When challenges like these arise, we must embrace the opportunity to make South Carolina’s electric cooperatives stronger than they were before. This is our legacy, and it produces solutions that address unique challenges facing the communities we serve.

For example, one electric cooperative executive trying to improve the lives of people in the Lowcountry started Operation Round-Up, a program where members voluntarily round up their monthly bill to the next highest dollar to help neighbors in need. This simple idea has now changed lives through each of the 350 Operation Round-Up programs across the country. An estimated $35 million has been contributed to local co-op members in the past 29 years.

Two Midlands cooperatives are using the high-speed fiber lines they need for electric system communication to also provide broadband service.

In 2014, to address poor economic opportunities in some of the communities we serve, electric cooperatives adopted a deliberate and aggressive strategy to jump start job growth and attract capital investment.

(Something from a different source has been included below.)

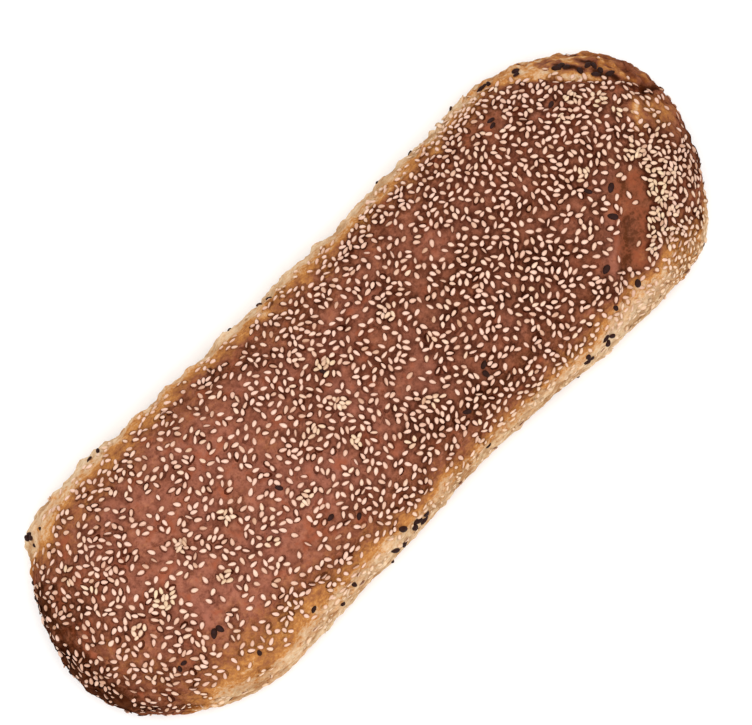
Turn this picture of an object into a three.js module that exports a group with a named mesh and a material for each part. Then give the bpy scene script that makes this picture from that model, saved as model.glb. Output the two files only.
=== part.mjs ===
// A long seeded bread loaf, baked free-standing on a flat sole. It is one solid: a broad
// low crown, round ends, side walls that flare down to a belt just above the sole, a
// swollen foot at one corner and a tucked fold across another.
//
// Millimetres, +Z up. +X runs along the loaf from its tail to its nose, and the origin is
// the middle of the sole.

import * as THREE from 'three';
import { mergeVertices } from 'three/addons/utils/BufferGeometryUtils.js';

// Overall size
const LENGTH = 337;
const HEIGHT = 60;
const BELT_HEIGHT = 17; // height at which the loaf is widest

// Half width of each long side at stations along the loaf. The front faces -Y.
const STATIONS = [-168, -120, -74, -30, 14, 60, 100, 168];
const FRONT_WIDTHS = [61, 61, 58, 56.5, 53.5, 55.5, 57.5, 57.5];
const BACK_WIDTHS = [58, 58, 56.5, 55.5, 56, 57.5, 58.5, 58.5];

// How far the rounding of each corner runs in from the tip, and how far the tips stand
// off the middle line
const CORNER_REACH = {
  nose: { front: 44, back: 65, sway: 10 },
  tail: { front: 74, back: 39, sway: -7 },
};
const SWAY_START = 88; // the sway begins this far from the middle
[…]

South Carolina’s 20 independent cooperatives, taken as a whole, surpassed their two primary five-year objectives — new jobs and capital investment — by the end of year four, with more than 25,000 new jobs announced and $5 billion in capital investment pledged. The achievement was unprecedented in the co-ops’ economic development history. Rural and non-urban areas need the economic growth. As important: It proves that they can grow with the right help.

Electric cooperatives are also bridging the digital divide. Members simply do not have the same access to opportunity if they live where they can’t get high-speed and affordable internet access. Moms should not have to drive their kids to the local fast food restaurant to access its wi-fi network to do homework. Two Midlands cooperatives are using the high-speed fiber lines they need for electric system communication to also provide broadband service. Why? It is part of the cooperative mission to make this a better place to live, work and raise a family.

Over the course of our nearly 80-year history, electric cooperatives have grown as South Carolina has grown and have adapted to the ever-changing needs of the people we serve.

As electric cooperative leaders deal with the challenges facing us today, we pledge continued work with our members and with elected officials to address their concerns, to be accountable and transparent, to maintain the trust they continue to have in us and to regain any trust we may have lost in this process.